Set up autopay for the minimum payment on every credit account. Set up an automatic transfer to your savings account on payday. Enroll in rent reporting so your monthly payment goes to the bureau without any action on your part. With these three automations in place, you are building your emergency fund and your credit profile every month without having to think about it.

Automation removes the willpower requirement from both goals. And behavioral research is clear that habits sustained by automation are far more durable than those that depend on consistent conscious decisions.

How to split your extra money between the two goals

If you have extra money each month after covering essentials and minimum debt payments, a simple allocation framework is helpful.

Until you have one month of essential expenses saved, direct 70% of extra money toward the emergency fund and 30% toward credit building activities like paying down high-utilization cards. Once you hit one month saved, shift to 50/50. Once you hit three months saved, you can direct more aggressively toward credit optimization or other financial goals.

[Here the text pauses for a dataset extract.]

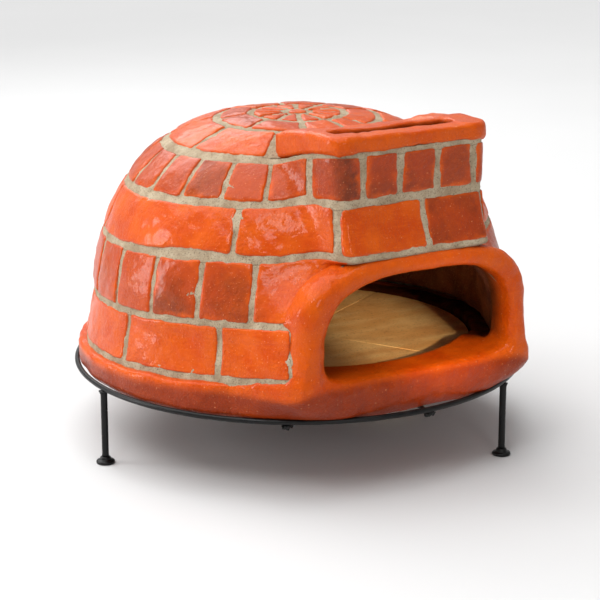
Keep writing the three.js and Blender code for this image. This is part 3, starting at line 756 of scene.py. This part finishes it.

The exact percentages are less important than having a clear rule that prevents you from defaulting to doing nothing because the choice feels too complicated.

The bottom line

Building an emergency fund and good credit at the same time is not only possible, it is the smarter approach for most people. The emergency fund protects your credit from being damaged by financial shocks. The credit building ensures you have access to affordable borrowed money if the emergency fund is not enough.

Start small on both fronts. Automate what you can. Use tools like rent reporting and credit builder loans that let you build credit without diverting money away from savings. The two goals are more complementary than they are competing.